Exercise objective
Return only the stretch of the material below that begins with the line containing "Model this object" and ends with the line containing "LINING_BACK = (0.893, 2.9)", exactly; both of those lines belong to it.

(Dataset excerpt)
-------

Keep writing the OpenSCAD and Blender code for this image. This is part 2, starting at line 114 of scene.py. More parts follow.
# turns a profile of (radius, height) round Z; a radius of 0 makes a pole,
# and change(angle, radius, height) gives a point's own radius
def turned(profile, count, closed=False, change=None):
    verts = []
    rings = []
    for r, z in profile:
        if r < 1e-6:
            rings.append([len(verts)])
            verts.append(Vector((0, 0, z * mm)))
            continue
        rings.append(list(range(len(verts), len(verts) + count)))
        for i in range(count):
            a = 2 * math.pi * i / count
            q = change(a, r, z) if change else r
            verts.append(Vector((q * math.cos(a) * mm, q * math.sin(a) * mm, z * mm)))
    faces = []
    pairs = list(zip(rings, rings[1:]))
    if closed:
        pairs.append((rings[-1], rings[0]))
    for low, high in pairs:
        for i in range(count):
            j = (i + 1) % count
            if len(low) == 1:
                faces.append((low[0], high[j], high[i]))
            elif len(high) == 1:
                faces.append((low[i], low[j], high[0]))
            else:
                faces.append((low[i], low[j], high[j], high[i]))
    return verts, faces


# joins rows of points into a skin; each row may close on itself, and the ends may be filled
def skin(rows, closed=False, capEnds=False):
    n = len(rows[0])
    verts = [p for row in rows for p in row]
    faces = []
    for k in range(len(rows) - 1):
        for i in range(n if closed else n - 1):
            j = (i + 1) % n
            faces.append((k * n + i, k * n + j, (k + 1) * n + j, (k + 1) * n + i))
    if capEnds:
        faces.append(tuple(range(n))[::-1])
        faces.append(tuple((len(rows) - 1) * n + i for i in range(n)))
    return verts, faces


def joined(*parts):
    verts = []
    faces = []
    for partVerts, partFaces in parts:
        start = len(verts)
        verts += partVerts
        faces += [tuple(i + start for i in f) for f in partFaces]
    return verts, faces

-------

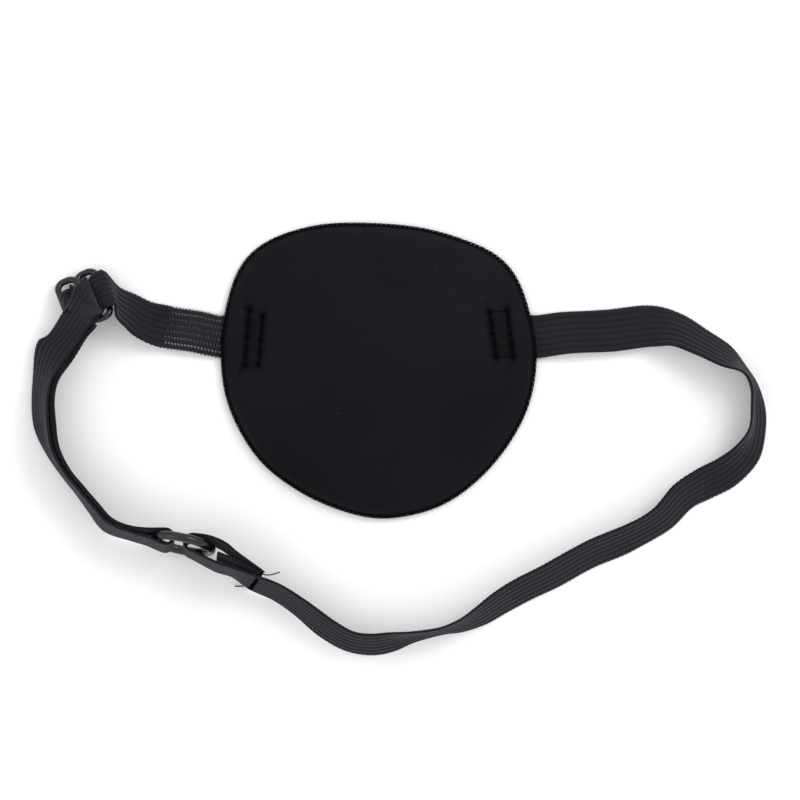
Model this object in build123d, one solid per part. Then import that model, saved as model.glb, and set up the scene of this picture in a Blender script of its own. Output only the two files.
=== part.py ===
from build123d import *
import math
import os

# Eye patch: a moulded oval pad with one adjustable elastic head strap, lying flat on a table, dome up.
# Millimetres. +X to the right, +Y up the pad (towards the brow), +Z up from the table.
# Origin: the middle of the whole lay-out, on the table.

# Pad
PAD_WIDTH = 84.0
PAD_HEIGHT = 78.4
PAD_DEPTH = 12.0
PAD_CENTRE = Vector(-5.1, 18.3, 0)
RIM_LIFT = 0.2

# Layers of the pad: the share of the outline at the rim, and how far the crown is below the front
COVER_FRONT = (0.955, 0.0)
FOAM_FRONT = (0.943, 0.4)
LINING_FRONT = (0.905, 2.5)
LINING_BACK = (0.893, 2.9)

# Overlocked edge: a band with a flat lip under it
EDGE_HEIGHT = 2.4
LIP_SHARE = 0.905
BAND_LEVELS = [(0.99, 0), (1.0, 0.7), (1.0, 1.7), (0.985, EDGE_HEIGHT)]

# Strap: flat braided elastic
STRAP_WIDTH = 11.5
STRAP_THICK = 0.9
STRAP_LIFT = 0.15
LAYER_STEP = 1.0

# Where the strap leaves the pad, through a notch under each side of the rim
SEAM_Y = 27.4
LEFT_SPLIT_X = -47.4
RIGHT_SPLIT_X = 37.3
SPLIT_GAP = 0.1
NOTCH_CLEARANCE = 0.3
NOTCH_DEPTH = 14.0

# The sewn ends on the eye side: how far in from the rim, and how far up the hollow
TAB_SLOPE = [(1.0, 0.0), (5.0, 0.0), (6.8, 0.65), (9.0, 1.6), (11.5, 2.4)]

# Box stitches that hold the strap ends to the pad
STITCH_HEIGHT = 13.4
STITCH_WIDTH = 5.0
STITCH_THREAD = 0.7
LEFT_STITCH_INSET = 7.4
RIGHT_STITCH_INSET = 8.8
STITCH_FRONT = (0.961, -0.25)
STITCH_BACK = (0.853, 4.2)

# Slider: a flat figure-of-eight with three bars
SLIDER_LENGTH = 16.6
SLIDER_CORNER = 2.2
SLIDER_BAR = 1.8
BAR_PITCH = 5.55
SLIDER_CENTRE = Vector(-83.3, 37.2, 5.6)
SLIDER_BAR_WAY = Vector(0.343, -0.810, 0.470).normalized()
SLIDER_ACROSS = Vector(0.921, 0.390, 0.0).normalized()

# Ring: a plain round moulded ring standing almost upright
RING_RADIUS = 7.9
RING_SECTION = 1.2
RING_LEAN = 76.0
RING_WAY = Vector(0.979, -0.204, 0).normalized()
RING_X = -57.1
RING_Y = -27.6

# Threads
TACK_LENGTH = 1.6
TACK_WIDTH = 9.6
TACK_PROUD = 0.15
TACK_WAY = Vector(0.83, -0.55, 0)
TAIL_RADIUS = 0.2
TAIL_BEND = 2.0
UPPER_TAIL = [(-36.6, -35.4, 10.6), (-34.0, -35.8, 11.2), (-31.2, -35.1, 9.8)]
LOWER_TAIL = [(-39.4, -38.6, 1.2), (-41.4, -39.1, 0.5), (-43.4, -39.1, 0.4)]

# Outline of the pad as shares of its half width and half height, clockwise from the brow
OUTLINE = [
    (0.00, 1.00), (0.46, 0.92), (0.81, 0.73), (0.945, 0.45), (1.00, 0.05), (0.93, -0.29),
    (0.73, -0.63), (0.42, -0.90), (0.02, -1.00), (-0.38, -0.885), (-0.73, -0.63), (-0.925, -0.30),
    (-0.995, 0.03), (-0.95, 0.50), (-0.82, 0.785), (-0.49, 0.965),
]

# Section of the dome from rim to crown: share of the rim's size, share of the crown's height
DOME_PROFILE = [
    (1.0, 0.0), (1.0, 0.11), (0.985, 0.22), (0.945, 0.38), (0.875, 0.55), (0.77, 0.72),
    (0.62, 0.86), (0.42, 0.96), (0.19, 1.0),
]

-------

Final answer
Model this object in build123d, one solid per part. Then import that model, saved as model.glb, and set up the scene of this picture in a Blender script of its own. Output only the two files.
=== part.py ===
from build123d import *
import math
import os

# Eye patch: a moulded oval pad with one adjustable elastic head strap, lying flat on a table, dome up.
# Millimetres. +X to the right, +Y up the pad (towards the brow), +Z up from the table.
# Origin: the middle of the whole lay-out, on the table.

# Pad
PAD_WIDTH = 84.0
PAD_HEIGHT = 78.4
PAD_DEPTH = 12.0
PAD_CENTRE = Vector(-5.1, 18.3, 0)
RIM_LIFT = 0.2

# Layers of the pad: the share of the outline at the rim, and how far the crown is below the front
COVER_FRONT = (0.955, 0.0)
FOAM_FRONT = (0.943, 0.4)
LINING_FRONT = (0.905, 2.5)
LINING_BACK = (0.893, 2.9)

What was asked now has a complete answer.